Este é o primeiro estudo a analisar a relação entre a internet e o bem-estar em grande escala. “Existem estudos sobre isso, mas a maioria foi em pequena escala em países ocidentais desenvolvidos, geralmente de língua inglesa. É um visual relativamente novo”, aponta Matti Vuorre. Os dados foram obtidos a partir da Gallup GWP World Poll.

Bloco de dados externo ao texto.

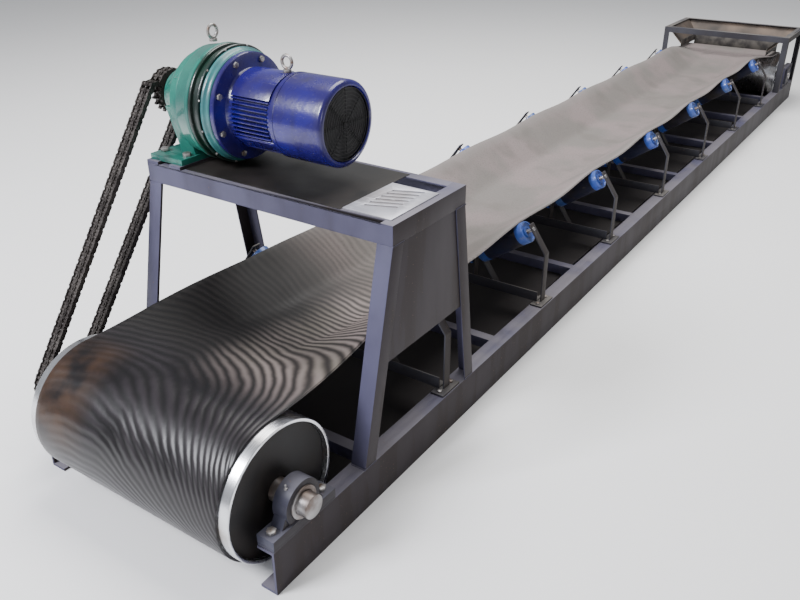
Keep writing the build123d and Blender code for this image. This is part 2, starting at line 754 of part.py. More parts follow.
def fasteners():
    """Every bolt with its nut, as separate solids."""
    shapes = []
    seat = channel_height + seat_thickness
    grip = seat + bearing_base_thickness - channel_height + channel_flange_thickness
    for side in (-1, 1):
        shapes += [Pos(side * x, y, seat + bearing_base_thickness) * hex_bolt(bearing_bolt_size, grip)
                   for x, y in bearing_bolts]
        foot_top = channel_height + foot_thickness
        shapes += [Pos(side * x, y, foot_top)
                   * hex_bolt(idler_bolt_size, foot_thickness + channel_flange_thickness)
                   for x, y in idler_bolts]
    foot_top = base_bar_top + foot_plate_thickness
    base_grip = foot_plate_thickness + base_bar_thickness
    shapes += [Pos(x, y, foot_top) * hex_bolt(base_bolt_size, base_grip)
               for x, y in base_bolt_places() if x > -half_width + base_bar_width]
    base_head = extrude(RegularPolygon(0.75 * base_bolt_size, 6, major_radius=False),
                        0.65 * base_bolt_size)
    base_shank = Pos(0, 0, -base_grip / 2) * Cylinder(base_bolt_size / 2, base_grip)
    shapes += [Pos(x, y, foot_top) * (base_head + base_shank)
               for x, y in base_bolt_places() if x < -half_width + base_bar_width]
    head = extrude(RegularPolygon(0.75 * flange_bolt_size, 6, major_radius=False),
                   0.65 * flange_bolt_size)
    shank = Pos(0, 0, -(body_x - adapter_x) / 2) * Cylinder(flange_bolt_size / 2, body_x - adapter_x)
    shapes += [Pos(body_x, y, z) * Rot(0, 90, 0) * (head + shank) for y, z in flange_bolt_places]
    return shapes


def take_up_frame():
    """The right-hand tail guide: two slide bars, two end plates and two lock nuts."""
    x0, x1 = flange_x - slide_bar_width / 2, flange_x + slide_bar_width / 2
    y1 = tail_y + block_length / 2 + block_to_end_plate
    y0 = tail_y - block_length / 2 - take_up_travel - block_to_end_plate
    top = channel_height + slide_bar_thickness + block_height + 2 * fit_gap
    lower = block(x0, x1, y0, y1, channel_height, channel_height + slide_bar_thickness)
    upper = block(x0, x1, y0, y1, top, top + slide_bar_thickness)
    front = block(x0, x1, y0 - end_plate_thickness, y0, channel_height, top + slide_bar_thickness)
    rear = block(x0, x1, y1, y1 + end_plate_thickness, channel_height, top + slide_bar_thickness)
    rear -= rod_y(flange_x, y1 - 1, y1 + end_plate_thickness + 1, screw_radius + bolt_gap, tail_z)
    nuts = []
    for y in (y1 - 18, y1 + end_plate_thickness):
        hexagon = RegularPolygon(18, 6, major_radius=False) - Circle(screw_radius + bolt_gap)
        nut = Pos(flange_x, y + 18, tail_z) * extrude(Plane.XZ * hexagon, 18)
        nuts.append(nut)
    return [lower, upper, front, rear, *nuts]


def tail_bearing_block():
    """The right-hand sliding block, bored for the tail shaft, with its pulling screw."""
    z0 = channel_height + slide_bar_thickness + fit_gap
    shape = block(flange_x - 28, flange_x + 28, tail_y - block_length / 2,
                  tail_y + block_length / 2, z0, z0 + block_height)
    shape -= rod_x(flange_x - 30, flange_x + 30, tail_shaft_radius + running_gap, tail_y, tail_z)
    rear = tail_y + block_length / 2
    return shape + rod_y(flange_x, rear, rear + screw_reach, screw_radius, tail_z)


def hopper_outline():
    """The hopper's inside in X and Z: narrow at the throat, wide at the rim."""
    top = rim_height - post_thickness
    wide = half_width - post_size + 12
    return [(-throat_half_width, rear_plate_bottom), (throat_half_width, rear_plate_bottom),
            (throat_half_width, throat_height), (wide, top), (-wide, top),
            (-throat_half_width, throat_height)]


def hopper_plates():
    """The hopper's sloping side plates and its sloping rear plate."""
    y0 = tail_end - hopper_length + post_thickness
    y1 = tail_end - post_thickness
    top = rim_height - post_thickness
    wide = half_width - post_size + 12
    run = plate_thickness / sin(atan2(top - throat_height, wide - throat_half_width))
    side = plate_xz([(throat_half_width, throat_height), (wide, top), (wide + run, top),
                     (throat_half_width + run, throat_height)], y0, y1)
    rear = plate_yz([(y1 - plate_thickness, top), (y1, top),
                     (y1 - rear_plate_run + plate_thickness, rear_plate_bottom),
                     (y1 - rear_plate_run, rear_plate_bottom)], -half_width, half_width)
    rear &= plate_xz(hopper_outline(), y0 - 1, y1 + 1)
    return [*both_sides(side), rear]


def hopper_frame():
    """Four posts and the four rim angles on top of them."""
    y0, y1 = tail_end - hopper_length, tail_end
    rim_low = rim_height - post_size
    flat = rim_height - post_thickness
    pieces = []
    for y, face in ((y0, 1), (y1, -1)):
        near, far = sorted((y, y + face * post_size))
        thin_near, thin_far = sorted((y, y + face * post_thickness))
        post = block(half_width - post_thickness, half_width, near, far, channel_height, rim_low)
        post += block(half_width - post_size, half_width, thin_near, thin_far,
                      channel_height, rim_low)
        pieces += both_sides(post)
    side = block(half_width - post_thickness, half_width, y0, y1, rim_low, rim_height)
    side += block(half_width - post_size, half_width, y0, y1, flat, rim_height)
    places = [(half_width - post_size / 2, y0 + rim_bolt_inset),
              (half_width - post_size / 2, y1 - rim_bolt_inset)]
    side = drill(side, places, rim_bolt_radius, flat - 1, rim_height + 1)
    pieces += both_sides(side)
    reach = half_width - post_size
    wall = half_width - post_thickness
    for y, face in ((y0, 1), (y1, -1)):
        near, far = sorted((y, y + face * post_size))
        thin_near, thin_far = sorted((y, y + face * post_thickness))
        end = block(-reach, reach, near, far, flat, rim_height)
        end += block(-wall, wall, thin_near, thin_far, rim_low, flat)
        pieces.append(end)
    return pieces


def return_bracket(y):
    """The right-hand bracket of a return roller, standing on the channel's bottom flange."""
    x0 = half_width - channel_flange + 12
    plate = block(x0, x0 + bracket_thickness, y - 25, y + 25, channel_flange_thickness, return_top)
    return plate - rod_x(x0 - 1, x0 + bracket_thickness + 1, spindle_radius + bolt_gap, y, return_z)


# ---- the frame and everything fixed to it
right_channel = side_channel()
save("channel_right", right_channel)
save("channel_left", mirror(right_channel, about=Plane.YZ))
tie_ys = [head_end + 560, *(y + station_pitch / 2 for y in station_ys[:-1]),
          station_ys[-1] + 380, tail_end - tie_size]
save("cross_ties", *(cross_tie(y) for y in tie_ys))
save("head_bearing_housings", *both_sides(pillow_block(), bearing_seat_plate()))
save("stand_legs", *both_sides(stand_leg("front"), stand_leg("rear")))
save("stand_top_rails", *stand_rails())
save("stand_side_panel", slanted_panel())
save("stand_slotted_plate", slotted_plate())
save("reducer_housing", reducer_housing())
save("reducer_ring_housing", tube_x(ring_x, adapter_x, ring_radius, ring_bore, reducer_y, reducer_z))
adapter = tube_x(adapter_x, motor_x, adapter_radius, 60, reducer_y, reducer_z)
save("motor_adapter_flange", flange_holes(adapter))
save("motor_housing", *motor_housing())
stator_radius = body_radius - body_wall - fit_gap
rotor_radius = 82
save("motor_stator", tube_x(body_x + 20, cowl_x - 34, stator_radius, rotor_radius + 0.8,
                            reducer_y, reducer_z))
save("motor_fan_cowl", fan_cowl())
save("motor_terminal_box", *terminal_box())
save("eye_bolts", eye_bolt(body_x + 190, reducer_z + body_radius),
     eye_bolt(ring_x + 15, reducer_z + ring_radius))
save("fasteners", *fasteners())
save("drive_chain", *drive_chain())
save("idler_frames", *(piece for y in station_ys for piece in idler_pieces(y)))
return_spindle = half_width - channel_flange + 12 + bracket_thickness + 6
save("roller_spindles", *(piece for y in station_ys for piece in spindle_pieces(y)),
     *(rod_x(-return_spindle, return_spindle, spindle_radius, y, return_z) for y in return_ys))
save("return_roller_brackets", *(piece for y in return_ys for piece in both_sides(return_bracket(y))))
save("take_up_frames", *both_sides(*take_up_frame()))
save("hopper_plates", *hopper_plates())
save("hopper_frame", *hopper_frame())
save("conveyor_belt", *conveyor_belt())

# ---- the head drum, which the chain turns
head_shaft_left = chain_x - 45
head_shaft_right = half_width + shaft_right_reach
save("head_drum_shell", tube_x(-drum_half, drum_half, head_radius, head_radius - shell_wall,
                               head_y, head_z))
save("head_drum_discs", *(drum_disc(side, head_radius, shaft_radius + 0.1, head_y, head_z)
                          for side in (-1, 1)))
save("head_shaft", rod_x(head_shaft_left, head_shaft_right, shaft_radius, head_y, head_z))
save("head_bearing_inner_rings", *both_sides(tube_x(
    flange_x - bearing_base_width / 2, flange_x + bearing_base_width / 2, inner_ring_radius,
    shaft_radius + 0.1, head_y, head_z)))
save("driven_sprocket", sprocket(head_teeth, head_phase, shaft_radius + 0.1, head_y, head_z))

# ---- the reducer's output and the motor's rotor
output_shaft = rod_x(chain_x - 35, barrel_x + 10, output_shaft_radius, reducer_y, reducer_z)
output_shaft += rod_x(barrel_x + 10, ring_x - 8, 120, reducer_y, reducer_z)
save("reducer_output_shaft", output_shaft)
save("drive_sprocket", sprocket(reducer_teeth, reducer_phase, output_shaft_radius + 0.1,
                                reducer_y, reducer_z))
rotor = rod_x(adapter_x + 5, cowl_x + 112, motor_shaft_radius, reducer_y, reducer_z)
rotor += rod_x(body_x + 25, cowl_x - 39, rotor_radius, reducer_y, reducer_z)
save("motor_rotor", rotor)
save("motor_fan", motor_fan())

# ---- the tail drum and its sliding blocks
save("tail_bearing_blocks", *both_sides(tail_bearing_block()))
save("tail_drum", tube_x(-drum_half, drum_half, tail_radius, tail_radius - shell_wall,
                         tail_y, tail_z),
     *(drum_disc(side, tail_radius, tail_shaft_radius + 0.1, tail_y, tail_z) for side in (-1, 1)))
save("tail_shaft", rod_x(-half_width - 6, half_width + 6, tail_shaft_radius, tail_y, tail_z))

# ---- the rollers
middle_roller = roller(centre_roller_length, roller_radius, roller_wall)
wing_roller = roller(wing_roller_length, roller_radius, roller_wall)
wing_middle = wing_start + wing_roller_length / 2
for number, y in enumerate(station_ys, 1):
    save(f"idler_{number}_centre", Pos(0, y, axis_z) * middle_roller)
    save(f"idler_{number}_right", wing_place(wing_middle, y, 1) * wing_roller)
    save(f"idler_{number}_left", wing_place(wing_middle, y, -1) * wing_roller)
return_roller = roller(belt_width + 50, return_radius, roller_wall)
for number, y in enumerate(return_ys, 1):
    save(f"return_roller_{number}", Pos(0, y, return_z) * return_roller)
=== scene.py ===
import json
from math import asin, atan2, cos, pi, radians, sin, sqrt, tan

import bpy
from mathutils import Matrix, Vector

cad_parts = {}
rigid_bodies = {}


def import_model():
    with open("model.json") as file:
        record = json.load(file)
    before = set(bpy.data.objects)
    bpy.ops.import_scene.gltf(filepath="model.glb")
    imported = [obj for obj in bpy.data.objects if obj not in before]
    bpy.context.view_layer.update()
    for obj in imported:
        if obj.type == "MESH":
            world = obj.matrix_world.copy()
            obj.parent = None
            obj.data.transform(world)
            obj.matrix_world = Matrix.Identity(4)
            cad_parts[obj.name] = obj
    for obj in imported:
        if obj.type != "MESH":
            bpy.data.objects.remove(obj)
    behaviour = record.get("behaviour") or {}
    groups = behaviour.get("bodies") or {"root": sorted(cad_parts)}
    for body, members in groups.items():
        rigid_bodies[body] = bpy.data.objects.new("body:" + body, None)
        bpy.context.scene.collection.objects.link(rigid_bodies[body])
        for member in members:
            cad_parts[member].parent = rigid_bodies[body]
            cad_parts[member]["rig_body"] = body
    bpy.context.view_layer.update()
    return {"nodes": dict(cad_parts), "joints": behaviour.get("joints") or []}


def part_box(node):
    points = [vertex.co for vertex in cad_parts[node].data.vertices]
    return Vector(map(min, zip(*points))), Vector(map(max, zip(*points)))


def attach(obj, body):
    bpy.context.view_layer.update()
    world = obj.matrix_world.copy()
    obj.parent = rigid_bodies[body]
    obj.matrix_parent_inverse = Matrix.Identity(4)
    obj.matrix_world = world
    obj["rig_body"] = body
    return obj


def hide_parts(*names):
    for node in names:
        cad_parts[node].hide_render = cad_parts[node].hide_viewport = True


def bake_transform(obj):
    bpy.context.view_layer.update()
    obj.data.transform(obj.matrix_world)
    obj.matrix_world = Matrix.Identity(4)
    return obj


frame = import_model()

# ---- Studio
# A pale floor, a bright even surround, and three soft lights: one high in front of the head end, a
# large one overhead and a weak one on the right.  The camera stands off the head end's right-hand
# corner, about 2 m up.
bpy.ops.object.camera_add(location=(1.960, -5.283, 2.067),
                          rotation=(radians(62.19), 0, radians(34.0)))
camera = bpy.context.object
camera.data.lens = 36.57
camera.data.clip_end = 200
bpy.context.scene.camera = camera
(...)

Segundo um relatório da OMS, 15% das jovens foram vítimas de cyberbullying “pelo menos uma ou duas vezes nos últimos meses”, um ligeiro aumento desde 2018. Em Portugal, 7% das jovens com 15 anos dizem ter sofrido esta prática. “[Os efeitos do cyberbullying] podem contribuir directamente para uma percepção negativa do bem-estar da comunidade, pois as experiências de bullying podem fazer com que as vítimas se sintam isoladas e desconectadas da comunidade”, disse Vizcaíno ao El País.

Num relatório que avalia a saúde mental e o bem-estar, a OMS revela que 18% das raparigas com 13 anos e 20% das raparigas com 15 sentem-se sozinhas. Os valores são muito diferentes nos rapazes: nas mesmas faixas etárias, apenas 6% e 11%, respectivamente, sentem-se sozinhos.

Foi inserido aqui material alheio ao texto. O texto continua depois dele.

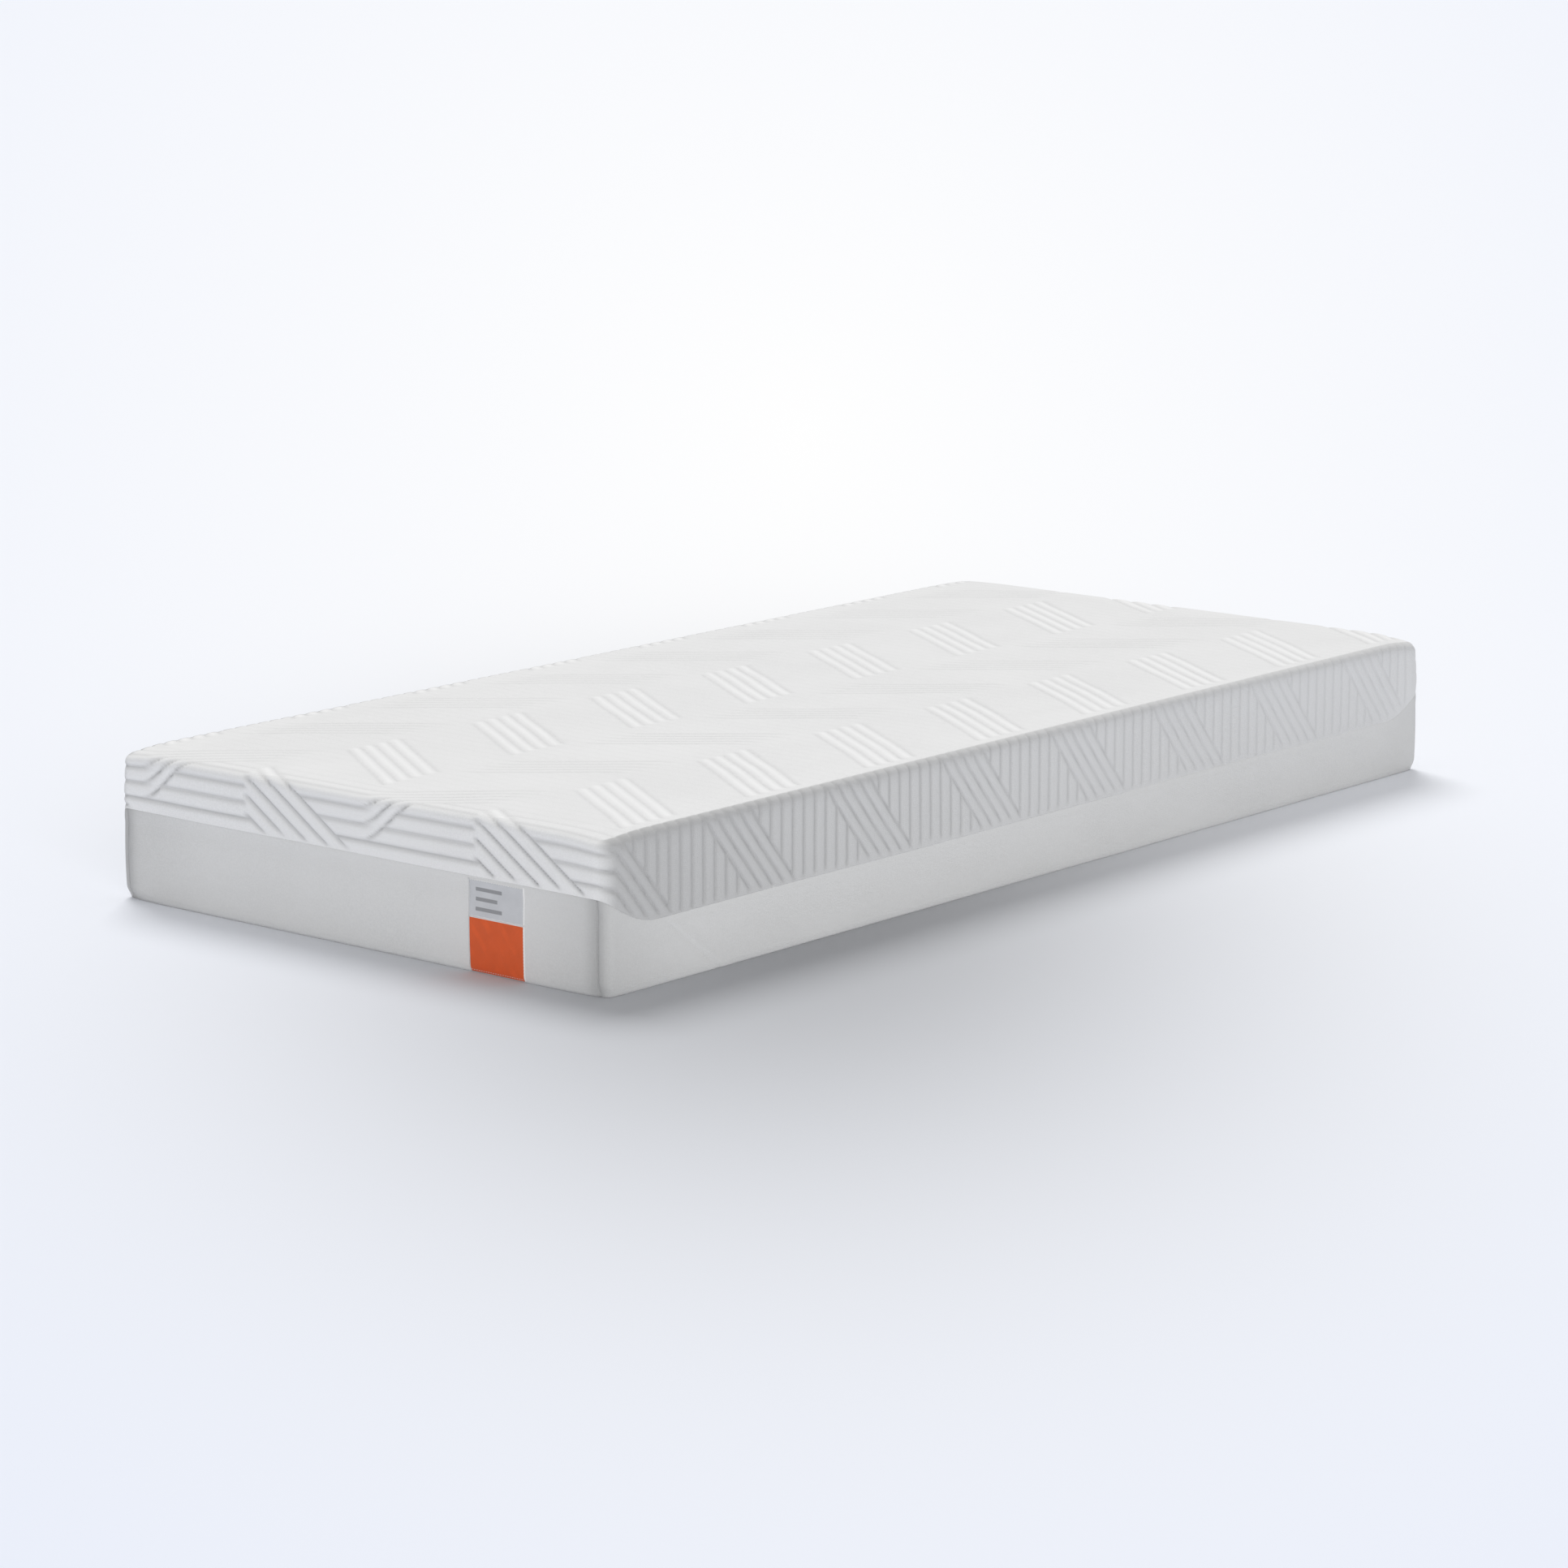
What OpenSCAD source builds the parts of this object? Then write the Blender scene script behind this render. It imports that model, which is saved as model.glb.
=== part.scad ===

No entanto, este estudo veio para mostrar que a Internet não é inteiramente “má”. Para avaliar o bem-estar, os investigadores guiaram-se por oito indicadores: satisfação com a vida; as experiências diárias negativas e positivas; bem-estar social; bem-estar físico; satisfação com o local de residência; e objectivos de vida. Quase 85% das respostas são positivas em todos os critérios.

O estudo assinado por Vuorre e Przybylski é publicado numa altura em que a Internet e as redes sociais começam a ser regulamentadas e o seu uso começa a ser debatido, especialmente nos jovens. O Governo brasileiro tentou dar início ao processo, mas não conseguiu. Já a União Europeia começou a dar os primeiros passos nesta atmosfera com a nova Lei dos Serviços Digitais, como noticiou o PÚBLICO. O Tik Tok é a rede que tem sofrido mais cortes, especialmente nos Estados Unidos. E Espanha aumentou a idade para abrir conta nas redes sociais, numa altura em que os jovens começam a entrar mais cedo no mundo digital.